Tension, apprehension
and dissension have begun.
Another from the sci-fi/scientifiction/speculative fiction world of letters. This is hard to admit, but this is the kind of stuff I remember, as opposed to, say, the whole of Lycidas. If I wasn’t such a poseur, I’d be a dilettante.
From Holiday magazine editor Alfred Bester’s the Demolished Man. It’s the earworm that the protagonist uses to fend off the intrusive mental fingers of telepaths (Espers!). It’s just like the real world, where everyone—save you, Dear Reader—can peruse your thoughts like so much teleprompterese. Yes, you are a blind man in the country of the all-seeing. Didn’t you *know* that?
5.
Priggle the pear
Under the bamboozle bush.
From Walt Kelly’s Pogo comic. This particular songette was collected in “Potluck Pogo,” I think.
6.
With a girl I'm sure you all know,
But I couldn't hold her,
And that's why I sold her,
To Lucius McGonaghal Sloe.
From Tom Disch’s short story The Man Who Had No Idea in the eponymous collection. The protagonist, who is The Man Who Has No Idea, meets an elderly and famous women poet. For some reason, TMWHNI inspires the poet and he gives a list of prompts, the penultimate of which results in the above.
The prompt was, and I quote:
I fell head over heels just four evenings ago
With a girl I'm sure you all know,
But I couldn't hold her,
And that's why I sold her,
To Lucius McGonaghal Sloe.
and continues in a similar vein for another one hundred and thirty-six stanzas.)”
Worth extracting is this slightly earlier exchange between the Man Who and the poet:
“Nonsense. You haven’t finished your beer. You musn’t hold what I write against me. Poets can’t be held responsible for what they say in their poems. We’re all compulsive traitors, you know.”
Barry said nothing, but his expression must have conveyed his disapproval.

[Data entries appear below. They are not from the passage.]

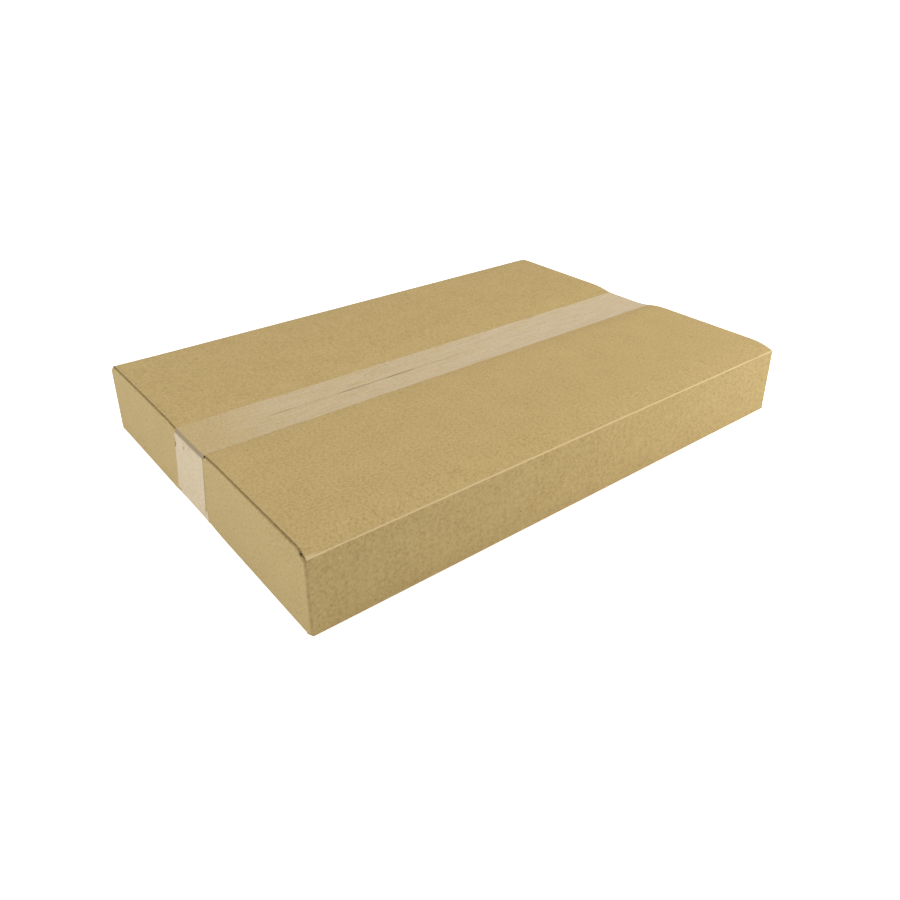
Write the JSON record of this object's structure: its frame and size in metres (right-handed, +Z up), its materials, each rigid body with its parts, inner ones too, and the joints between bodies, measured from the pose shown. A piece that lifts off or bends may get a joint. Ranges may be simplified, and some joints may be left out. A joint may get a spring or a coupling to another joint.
{
  "type": "shallow cardboard shipping box",
  "caption": "Shallow corrugated cardboard shipping box, closed, its outer flaps meeting at a middle seam that clear-film packing tape seals on top, below and down both ends.",
  "frame": {"origin": "under the middle of the box, on the plane that it rests on", "axes": "+X along the long side and the taped seam, +Y across the seam, +Z up"},
  "size_m": [0.4508, 0.315, 0.0614],
  "materials": {
    "kraft_board": "matt kraft liner",
    "film_tape": "clear film over kraft"
  },
  "bodies": {
    "root": {"carton": "kraft_board", "top_tape": "film_tape", "bottom_tape": "film_tape"}
  },
  "joints": []
}
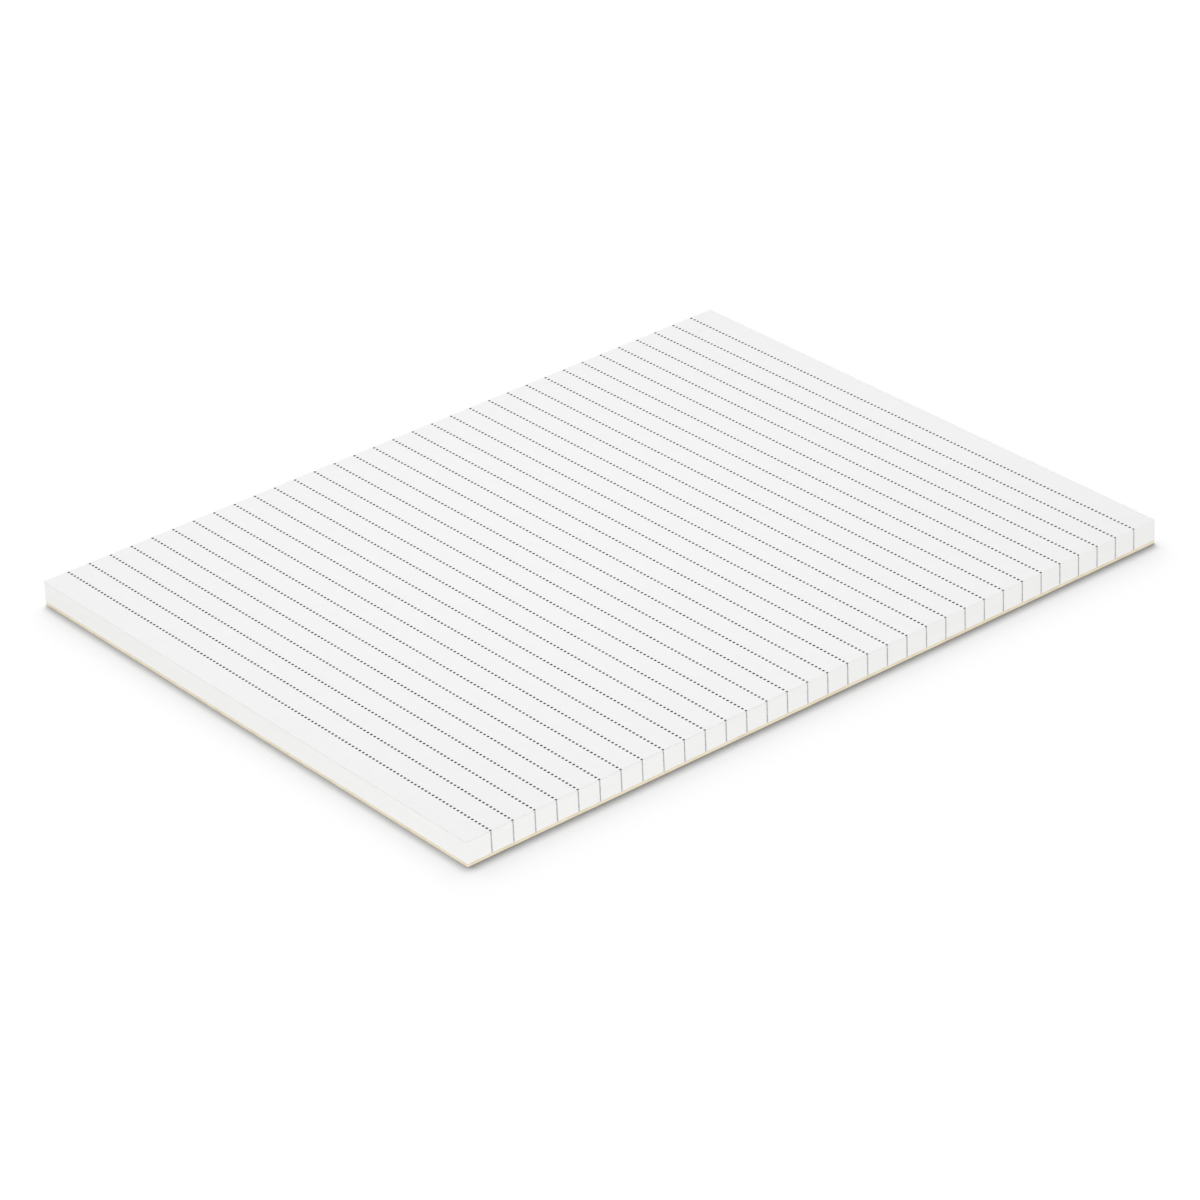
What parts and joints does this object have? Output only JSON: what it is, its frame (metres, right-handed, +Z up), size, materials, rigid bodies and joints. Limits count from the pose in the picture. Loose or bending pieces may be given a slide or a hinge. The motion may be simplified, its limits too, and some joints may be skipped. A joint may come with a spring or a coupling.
{
  "type": "legal pad",
  "caption": "Tear-off pad of white dot-ruled writing paper on a buff board backing, glued along its head edge, with the ruling showing as fine lines on its long cut edges.",
  "frame": {"origin": "middle of the underside, on the surface that the pad lies on", "axes": "+X across the sheet, +Y along its length from the foot edge to the glued head edge, +Z up"},
  "size_m": [0.216, 0.2796, 0.0085],
  "materials": {
    "paper": "matt white bond paper",
    "board": "plain buff chipboard",
    "glue": "dried white padding glue, slightly glossy",
    "rule_ink": "dark grey printing ink",
    "edge_ink": "grey ink on cut paper edges"
  },
  "bodies": {
    "root": {"page_block": "paper", "backing_board": "board", "binding_glue": "glue", "printed_rules": "rule_ink", "edge_rule_marks": "edge_ink"}
  },
  "joints": []
}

"Now don’t be like that. Treason is part of the job, the way that handling trash-cans is part of being a garbage man. Some poets go to a great deal of trouble to disguise their treacheries; my inclination is to be up-front and betray everyone right from the start.”
7.
Druzzle drome,
Time for zis vun
to come home.
From an early 60’s cartoon, Mr. Wizard. In each episode Tutor (or Tooter) Turtle entreats Mr. Wizard (a lizard with an Eastern European Jewish accent) to magicify him into a new career/life/destiny, such as big game hunter, pirate, circus acrobat. When this inevitably turned into a life-endangering catastrophe, TT would shout in a paroxysm of fear “Halp me, Mr. Wizard.” Mr. Wizard would return Turtle safely to the Wiz’s hollow tree house.
8.
Prickly pear
Prickly pear
Here we go round the prickly pear
At five o'clock in the morning.
From Thomas Stearns Eliot’s 1930 poem, The Hollow Men.
9.
This is the way the world ends
This is the way the world ends
Not with a bang but a whimper.
Origin: Also, naturally, The Hollow Men. The Nursery Rhyme this derives from starts with a nine syllable line:
Here we go ‘round the mulberry bush,
The mulberry bush,
The mulberry bush.
Here we go ‘round the mulberry bush
On a cold and frosty morning.
To go along with the tune, I want to read Eliot’s lines as
This is the way the world will end,
And so on. Eight syllables. Eliot’s actual line is only seven syllables and only works with the tune of the original nursery rhyme if you stretch out “world” something like whirl-uld. But that seems wrong.
So was Eliot deliberately bringing the line up short deliberately, to throw us off, or was his ear a bit off here?
To sum up:
Nothing makes poetry happen.
Poetry listens to nobody.
Most poets are the unacknowledged poets of the world.